Donc les chamois deviennent aveugles. Du moins ceux de Suisse centrale, frappés d’une épidémie de conjonctivite que transmettent chèvres et moutons. Ils ne sont pas les seuls. S’il est bien sûr toujours plus facile de distinguer la conjonctivite dans l’œil de l’autre que la berlue dans le sien, il pourrait être tentant de soupçonner d’une certaine cécité, plus ou moins volontaire, les promoteurs de l’initiative contre l’achat des F-35 américains, dont les signatures viennent d’être déposées.

La coalition de gauche à l’origine du texte fait semblant en effet de ne pas voir que la question de l’achat d’avions de combat a déjà été tranchée positivement en 2020 par le peuple. Sans certes que le même peuple ait été consulté sur le choix de l’appareil retenu.

Pourtant, si l’on considère, ainsi qu’il est normal, les initiants comme d’authentiques démocrates, on imaginera que ce qu’ils attaquent ce n’est pas le principe validé de l’avion du combat, mais le fait que ce soit le F-35 qui ait été choisi. On admettra peut-être que la différence entre tel ou tel avion soit d’ordre essentiellement technique et une question qu’on pourrait laisser trancher à quelques rares et pointus spécialistes sans que la démocratie n’en souffre outre mesure.

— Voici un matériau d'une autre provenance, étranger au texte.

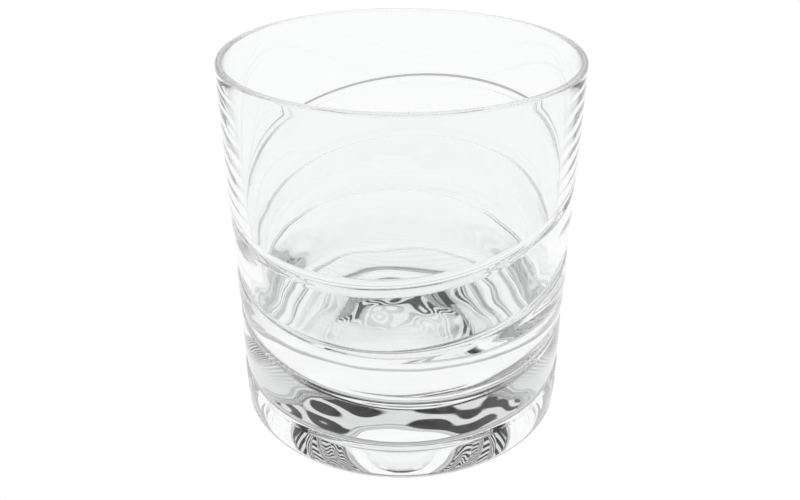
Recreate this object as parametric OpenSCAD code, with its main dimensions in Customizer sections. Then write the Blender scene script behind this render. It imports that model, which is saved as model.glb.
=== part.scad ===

Reste, dans ce genre de décision, les considérations d’ordre diplomatico-stratégique. Sauf qu’il ne s’agit pas ici d’acheter un Sukhoï russe ou un Chengdu chinois, mais un produit bêtement américain, préféré à des concurrents européens. Tous les avions sur la ligne de départ provenaient de pays alliés, amis et démocratiques. Exit donc la nationalité du jouet. Enfin, on peinera à trouver très clairvoyant de retarder l’achat d’avions de combat par une initiative, dans le contexte guerrier actuel.

Alors, où est le problème? Sans doute dans un anti-américanisme mécanique, de principe, plus proche de l’idéologie échevelée que de la froide analyse. Ce même anti-américanisme qui empêche, on l’a constaté tous ces derniers mois, des esprits éclairés et des intelligences avérées de voir la Russie de Poutine et la Chine de monsieur Xi pour ce qu’elles sont: d’épouvantables dictatures.

C’est ainsi que le conseiller national PS Pierre-Alain Fridez, auteur d’un livre intitulé «Le Choix du F-35. Erreur grossière ou scandale d’État?» publié aux éditions Favre, aligne d’abord une emberlificotée d’arguments techniques, notamment sur les critères d’évaluation, auxquels on pourrait répondre par des contre-arguments tout aussi flous. Avant, non sans un détour par la case complotisme –«une main invisible semble être passée par là»– de vendre la mèche, en désignant l’ennemi fantasmé: «en prime, il faut savoir que choisir le F-35 signifie concrètement adhérer à l’OTAN.» Dommage en effet que le pacte de Varsovie n’existe plus.

Dans cette affaire, pour être juste, admettons aussi que la conjonctivite semble générale et n’épargne pas le camp d’en face. Viola Amherd, le Conseil fédéral et plus généralement la droite veulent aller vite, signer rapidement les contrats pour le F-35. En soi, ils n’ont sans doute pas tort, puisque le délai d’acquisition s’achève le 31 mars 2023 et que cet avion est très demandé par de nombreux pays et que donc la livraison pourrait ne plus être garantie. Mais cette précipitation se fait en fermant volontairement les yeux sur le problème démocratique inédit que cela pose: assommer une initiative populaire par le coup de massue du fait accompli.

Dès lors la question devient à peu près insoluble, si l’on admet, et il faudrait être aveugle pour ne pas l’admettre, que même une cause douteuse a droit à un traitement démocratique. Bien sûr, le premier Ukrainien venu pourrait nous conseiller d’ouvrir les yeux. Il nous rappellerait que même le matériel de guerre américain, surtout le matériel américain et notamment les avions, un pays agressé, très vite, en rêve la nuit.